¿Pero qué ocurrió para que tenga que estar escribiendo ahora estas letras? Aquel día el sol desapareció, escondido por las nubes negras que irrumpieron con lluvia. El cuerpo quedó humedecido y el frío del invierno se encargó de hacerlo tiritar. Ignoro por qué no cogí un catarro o una pulmonía. A lo mejor fue porque el miedo dominaba mis actos y se convirtió en un verdadero anti-virus. Pero en medio de ese espectáculo de oscuridad, lluvia y frío se alzó por encima de todos el vuelo desgarrador del águila indomable. Su vuelo, veloz, y su furia, incontenida, fue un continuo ir y venir por todos los lugares y rincones de la ciudad. El gran tropel de bichos negros volantes no cesó durante horas en su empeño por destruirlo todo: hombres y enseres, moradas y plantas. La tierra ese día no se tragó nada ni a nadie, fue el aire el que recogió sordo los gritos, los llantos y las voces de tanto ser indefenso, humillado y torturado hasta extremos que rayaban con la extinción.
¡Qué terrible espectáculo! Hablar de hombres, mujeres y niños, del agua que corría roja por las calles o por los canalones, de brazos, de piernas o trozos de carne que se amontonaban con los escombros, era hablar de muerte.
Durante días el silencio fue la voz unánime de los sobrevivientes. El luto por los muertos se convirtió en el símbolo del dolor. Era impresionante ver la marcha lenta hacia el enterramiento de los seres queridos o el movimiento de los brazos retirando escombros y construyendo nuevos hogares. Cada hombre era uno solo y todos a la vez.
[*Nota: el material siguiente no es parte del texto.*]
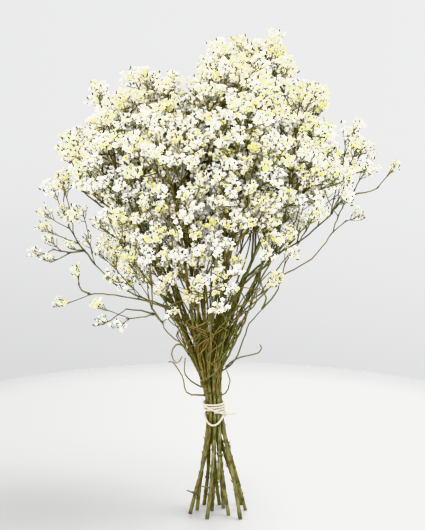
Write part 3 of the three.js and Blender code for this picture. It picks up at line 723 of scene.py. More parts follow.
def corolla_template(rng):
    """Five blunt petals that stand a little above the cup's throat."""
    spread = rng.uniform(*PETAL_SPREAD)
    points, faces, maps = [(0, 0, THROAT)], [], []
    for k in range(5):
        turn = (k + 0.5 + rng.normal(0, 0.06)) / 5 * 2 * math.pi
        length = PETAL_LENGTH * spread * rng.uniform(0.85, 1.1)
        lift = PETAL_LIFT + rng.normal(0, 0.15)
        for side, out, height in (
            (-PETAL_HALF, length, lift),
            (PETAL_HALF, length, lift),
            (0, length * PETAL_POINT, lift - PETAL_DROOP),
        ):
            points.append((math.cos(turn + side) * out, math.sin(turn + side) * out, height))
        left, right, tip = 3 * k + 1, 3 * k + 2, 3 * k + 3
        faces += [(0, left, tip), (0, tip, right)]
        maps += [[(k, 0), (k, 1), (k + 0.5, 1)], [(k, 0), (k + 0.5, 1), (k + 1, 1)]]
    maps = np.array(maps, float)
    maps[:, :, 0] /= 5
    return SimpleNamespace(points=np.array(points), faces=np.array(faces), maps=maps)


def bract_template(rng):
    """Two pointed scales that clasp the foot of the cup."""
    points, faces, maps = [], [], []
    for half in (0, 1):
        turn = half * math.pi * rng.uniform(0.8, 1.1)
        long = rng.uniform(*BRACT_LENGTH)
        start = len(points)
        for angle, radius, height in BRACT_CORNERS + [(0, BRACT_OUT + long * BRACT_LEAN, long)]:
            points.append((math.cos(turn + angle) * radius, math.sin(turn + angle) * radius, height))
        for corners in ((0, 1, 3), (1, 2, 3), (0, 2, 1)):
            faces.append([start + corner for corner in corners])
            maps.append([((0, 0), (0.5, 0), (1, 0), (0.5, 1))[corner] for corner in corners])
    return SimpleNamespace(points=np.array(points), faces=np.array(faces), maps=np.array(maps, float))


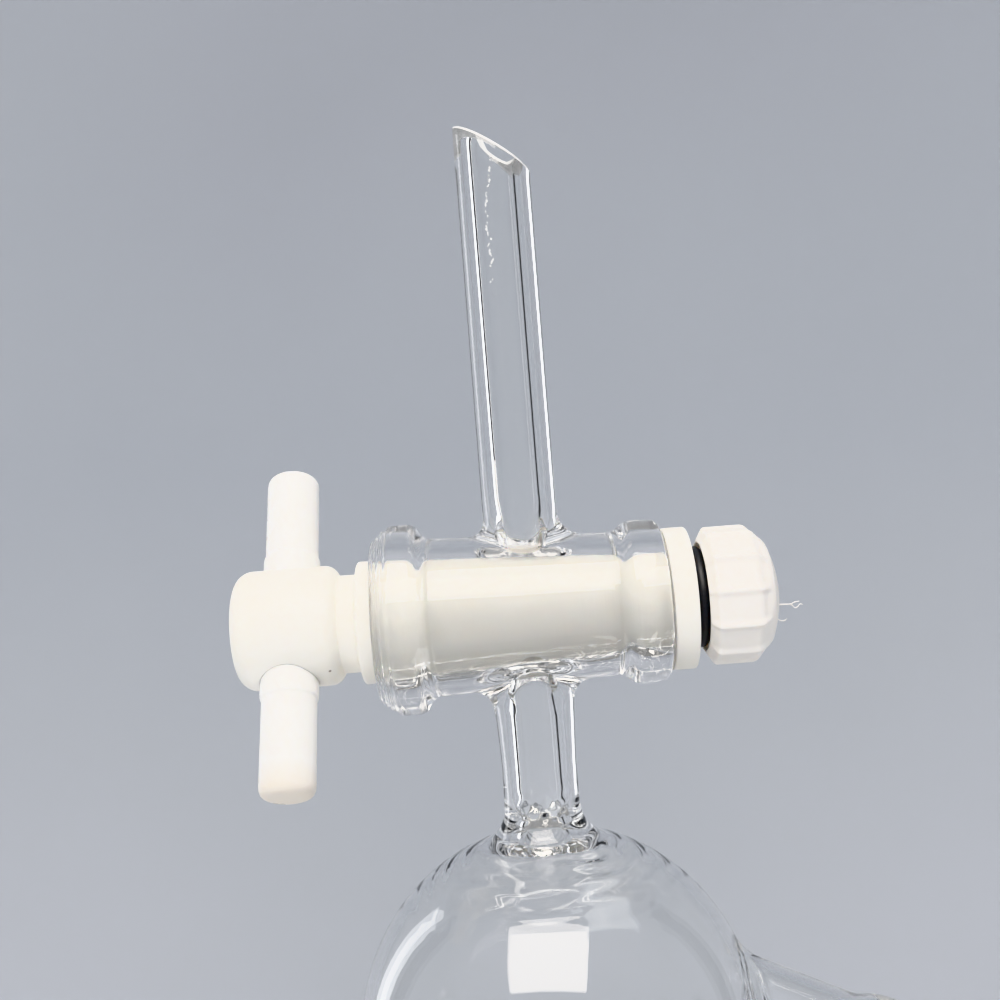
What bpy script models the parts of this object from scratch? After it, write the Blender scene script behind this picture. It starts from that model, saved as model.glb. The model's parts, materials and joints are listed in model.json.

Ahora, lejos de aquellos momentos, me encuentro sosegado, tranquilo, expectante. La experiencia vivida y sufrida sería vana si no fuéramos capaces de averiguar y comprender el porqué de tanta crueldad humana, la razón de la existencia de tantas águilas devoradoras de vidas. El día de hoy ha amanecido limpio, todo azul, reinado por el sol amarillo que alumbra y calienta este nuevo tiempo, más cálido, verde y de colores.